The concept of “neo-medievalism” has been customarily applied in the areas of political theory/international relations and literature/cultural studies but much more rarely in the field of religious studies. The current crisis of the global secularization theory and the ongoing deprivatization and revitalization of religion necessitates the reappraisal of the (predominantly Western) cultural phenomena defined as “neo-medievalist” in the 1980s in view of their presently heightened religious dimension. This is particularly so in the case of post-Communist Eastern Europe, Russia and the Levant where distinct trends of neo-medievalism have followed their own dynamics which will be discussed and contextualized in the lecture

Yuri Stoyanov (PhD, The Warburg Institute, University of London) is based at SOAS, University of London.
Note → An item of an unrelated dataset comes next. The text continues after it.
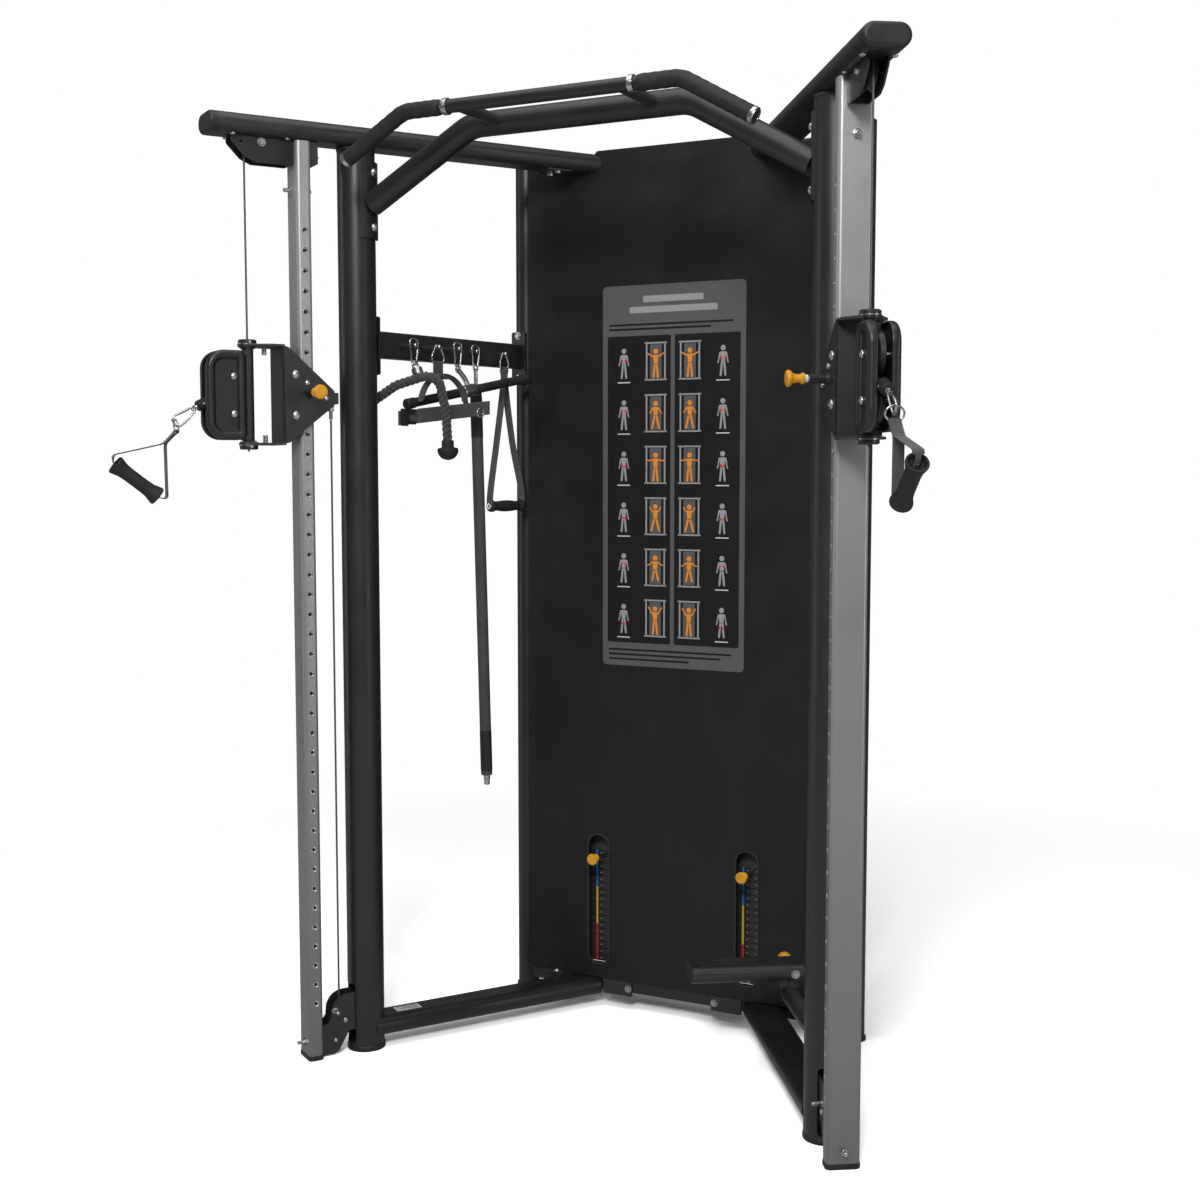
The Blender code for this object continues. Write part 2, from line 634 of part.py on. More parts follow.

A Senior Fellow at the Albright Institute, Jerusalem, his current assignments include visiting professorships at several universities in Europe and Asia; his past assignments include Oxford , British Academy and Wingate fellowships, and Directorship of the British Academy Kenyon Institute in Jerusalem. He is on the editorial board of several international academic journals and institutions.  His English-language publications include The Hidden Tradition in Europe (Penguin Books, 1994), The Other God (Yale University Press, 2000), Defenders and Enemies of the True Cross (Austrian Academy of Sciences Press, 2011) and edited volumes.